Sotsial-Demokrat—Central Organ of the R.S.D.L.P., an illegal newspaper, published from February 1908 to January 1917. Issue No. 1 appeared in Russia, but thereafter the paper was published abroad, first in Paris, then in Geneva. The Editorial Board, according to a decision of the Central Committee of the R.S.D.L.P., was made up of representatives of the Bolsheviks, the Mensheviks, and the Polish Social-Democrats. Over eighty articles and other items of Lenin’s were published in Sotsial-Demokrat. On the paper’s Editorial Board Lenin fought for a consistent Bolshevik line. Some of the editors (Kamenev and Zinovyev) took a conciliatory stand towards the liquidators and tried to obstruct Lenin’s policy. The Menshevik editors Martov and Dan sabotaged the work of the Editorial Board while at the same time openly defending the liquidators in Golos Sotsial-Demokrata. Lenin’s uncompromising fight against the liquidators led to Martov and Dan retiring from the Editorial Board in June 1911. From December 1911 onwards Sotsial-Demokrat was edited by Lenin.

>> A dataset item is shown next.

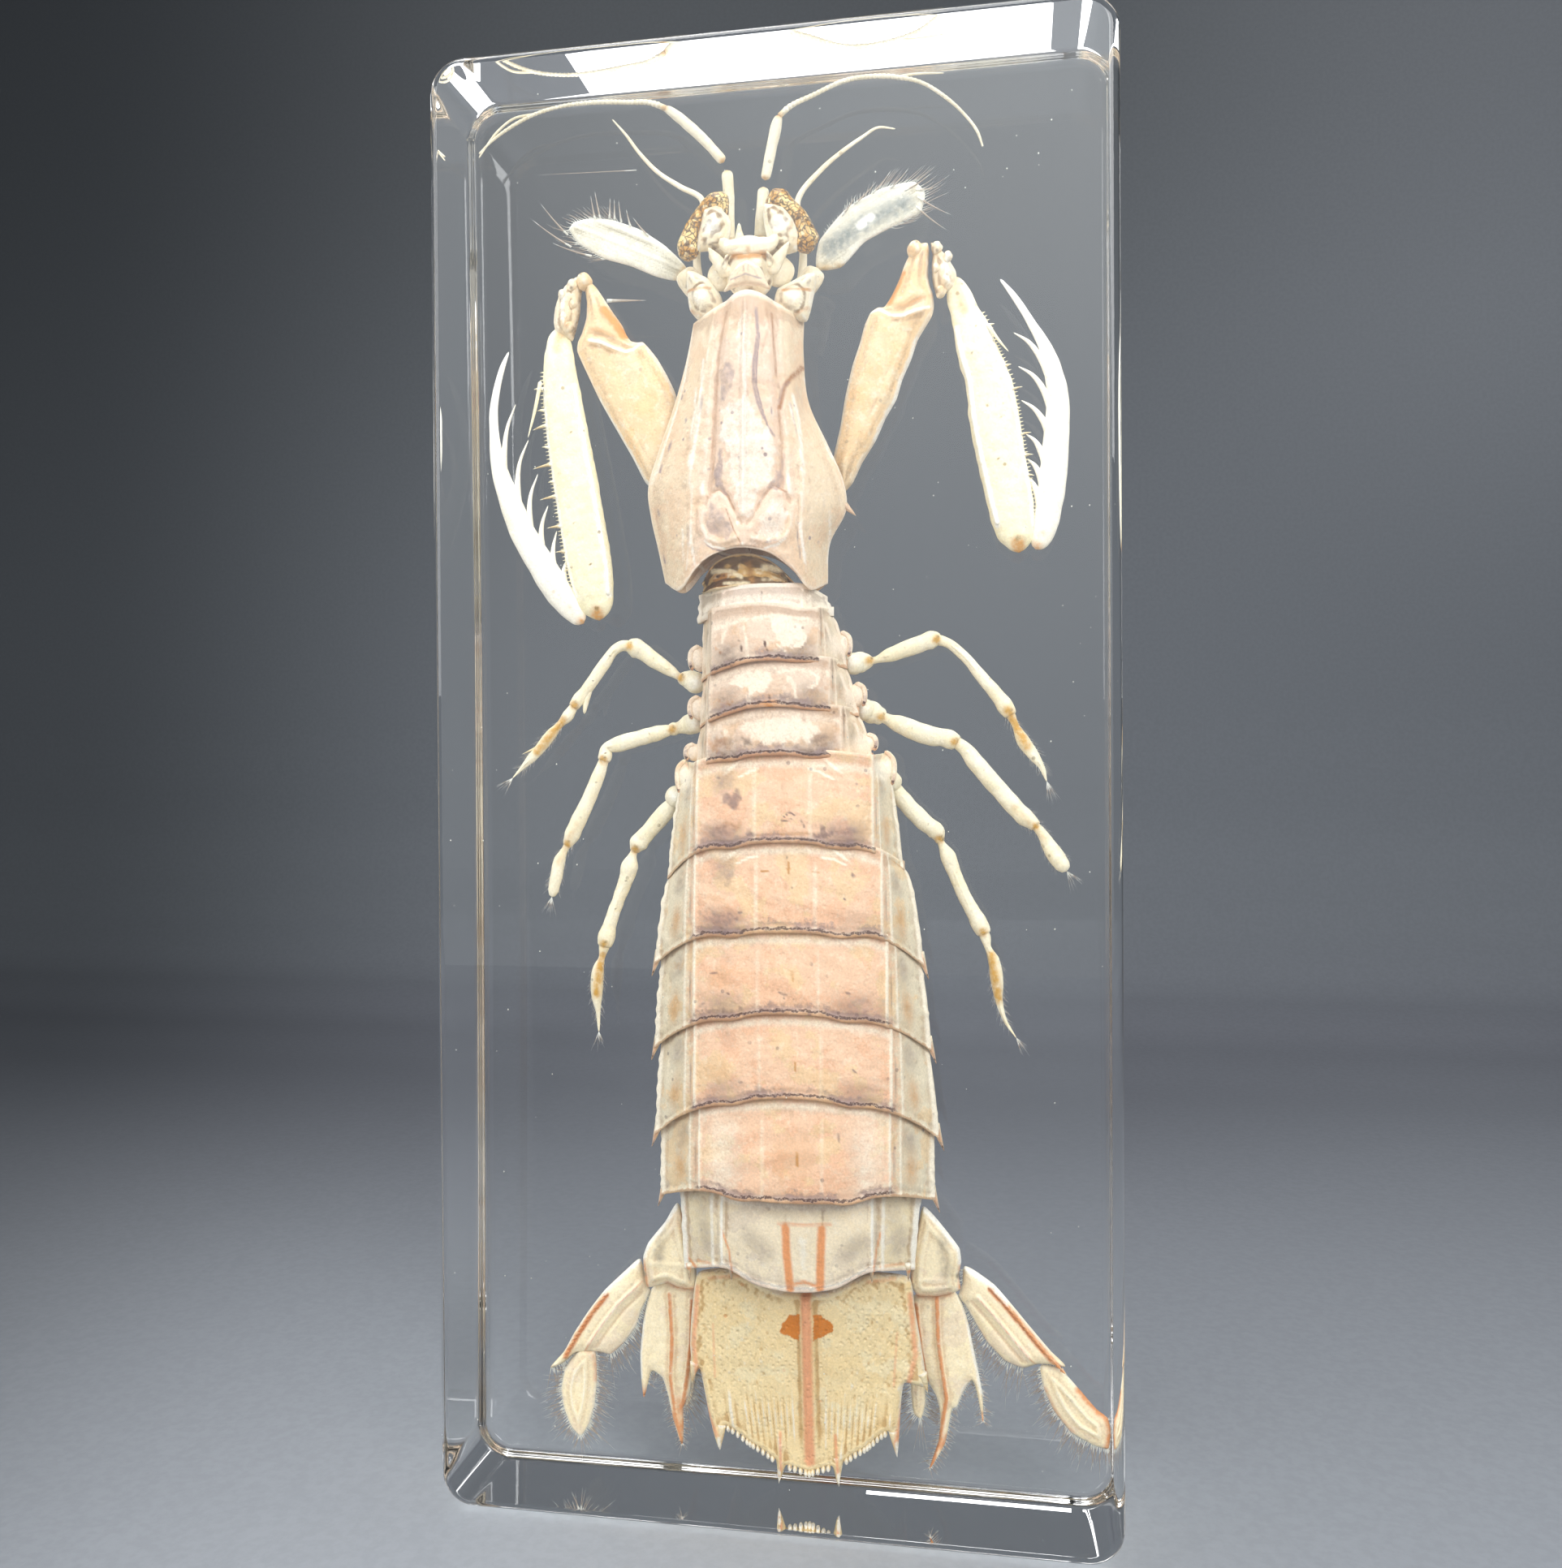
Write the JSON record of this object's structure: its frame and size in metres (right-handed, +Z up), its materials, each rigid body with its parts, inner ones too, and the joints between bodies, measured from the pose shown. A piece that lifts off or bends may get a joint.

[3] Stolichnaya Pochta (Metropolitan Post)—a Left-Cadet newspaper, published in St. Petersburg from October 1906 to February 1908.


[4] Bezgolovy (Headless)—ironically applied by Lenin to the Bezzaglavtsi, a group of bourgeois liberals (S. N. Prokopovich, Y. D. Kuskova, etc..) formed around the journal Bes Zaglaviya (Without a Title). In 1908, the Bezzaglavtsi published the newspapers Stolichnaya Pochta and Nasha Gazeta.